## START PROVIDED DATA

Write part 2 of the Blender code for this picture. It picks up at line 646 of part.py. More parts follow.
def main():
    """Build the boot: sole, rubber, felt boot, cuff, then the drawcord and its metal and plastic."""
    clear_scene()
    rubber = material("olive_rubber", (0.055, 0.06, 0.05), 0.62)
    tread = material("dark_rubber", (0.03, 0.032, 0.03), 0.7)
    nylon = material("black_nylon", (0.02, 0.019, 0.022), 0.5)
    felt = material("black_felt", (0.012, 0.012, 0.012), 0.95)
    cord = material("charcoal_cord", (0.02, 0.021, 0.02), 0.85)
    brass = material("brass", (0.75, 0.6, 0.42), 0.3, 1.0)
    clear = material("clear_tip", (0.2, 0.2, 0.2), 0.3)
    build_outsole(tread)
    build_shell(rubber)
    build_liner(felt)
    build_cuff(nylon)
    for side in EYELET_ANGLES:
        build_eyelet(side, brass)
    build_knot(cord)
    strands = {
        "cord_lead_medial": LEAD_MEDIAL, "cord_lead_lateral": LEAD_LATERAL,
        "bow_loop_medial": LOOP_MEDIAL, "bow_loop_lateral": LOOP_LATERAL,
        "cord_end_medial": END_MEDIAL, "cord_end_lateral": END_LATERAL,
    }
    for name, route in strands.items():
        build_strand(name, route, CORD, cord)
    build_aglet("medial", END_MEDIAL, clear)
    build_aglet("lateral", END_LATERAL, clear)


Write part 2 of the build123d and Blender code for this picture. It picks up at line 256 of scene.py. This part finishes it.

## END PROVIDED DATA

● PROBLEM STATEMENT: Give back the whole listing exactly as it reads.

● EXPECTED OUTPUT:
Write part 2 of the Blender code for this picture. It picks up at line 646 of part.py. More parts follow.
def main():
    """Build the boot: sole, rubber, felt boot, cuff, then the drawcord and its metal and plastic."""
    clear_scene()
    rubber = material("olive_rubber", (0.055, 0.06, 0.05), 0.62)
    tread = material("dark_rubber", (0.03, 0.032, 0.03), 0.7)
    nylon = material("black_nylon", (0.02, 0.019, 0.022), 0.5)
    felt = material("black_felt", (0.012, 0.012, 0.012), 0.95)
    cord = material("charcoal_cord", (0.02, 0.021, 0.02), 0.85)
    brass = material("brass", (0.75, 0.6, 0.42), 0.3, 1.0)
    clear = material("clear_tip", (0.2, 0.2, 0.2), 0.3)
    build_outsole(tread)
    build_shell(rubber)
    build_liner(felt)
    build_cuff(nylon)
    for side in EYELET_ANGLES:
        build_eyelet(side, brass)
    build_knot(cord)
    strands = {
        "cord_lead_medial": LEAD_MEDIAL, "cord_lead_lateral": LEAD_LATERAL,
        "bow_loop_medial": LOOP_MEDIAL, "bow_loop_lateral": LOOP_LATERAL,
        "cord_end_medial": END_MEDIAL, "cord_end_lateral": END_LATERAL,
    }
    for name, route in strands.items():
        build_strand(name, route, CORD, cord)
    build_aglet("medial", END_MEDIAL, clear)
    build_aglet("lateral", END_LATERAL, clear)


Write part 2 of the build123d and Blender code for this picture. It picks up at line 256 of scene.py. This part finishes it.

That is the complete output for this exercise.